Re: Point in Time Recovery

From: Bruce Momjian <pgman(at)candle(dot)pha(dot)pa(dot)us>
To: Simon Riggs <simon(at)2ndquadrant(dot)com>
Cc: Tom Lane <tgl(at)sss(dot)pgh(dot)pa(dot)us>, Zeugswetter Andreas SB SD <ZeugswetterA(at)spardat(dot)at>, pgsql-hackers(at)postgresql(dot)org
Subject: Re: Point in Time Recovery
Date: 2004-07-16 23:57:39
Message-ID: 200407162357.i6GNvdZ09973@candle.pha.pa.us
Views: Raw Message | Whole Thread | Download mbox | Resend email
Thread:
Lists: pgsql-hackers


OK, I think I have some solid ideas and reasons for them.
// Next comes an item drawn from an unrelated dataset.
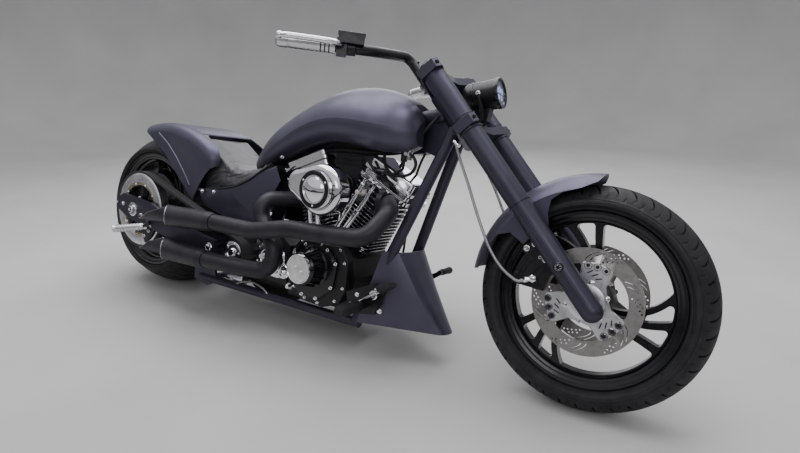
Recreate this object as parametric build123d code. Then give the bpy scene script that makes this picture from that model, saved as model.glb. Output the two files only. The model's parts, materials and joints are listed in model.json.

First, I think we need server-side functions to call when we start/stop
the backup. The advantage of these server-side functions is that they
will do the required work of recording the pg_control values and
creating needed files with little chance for user error. It also allows
us to change the internal operations in later releases without requiring
admins to change their procedures. We are even able to adjust the
internal operation in minor releases without forcing a new procedure on
users.

Second, I think once we start a restore, we should rename recovery.conf
to recovery.in_progress, and when complete rename that to
recovery.done. If the postmaster starts and sees recovery.in_progress,
it will fail to start knowing its recovery was interrupted. This allows
the admin to take appropriate action. (I am not sure what that action
would be. Does he bring back the backup files or just keep going?)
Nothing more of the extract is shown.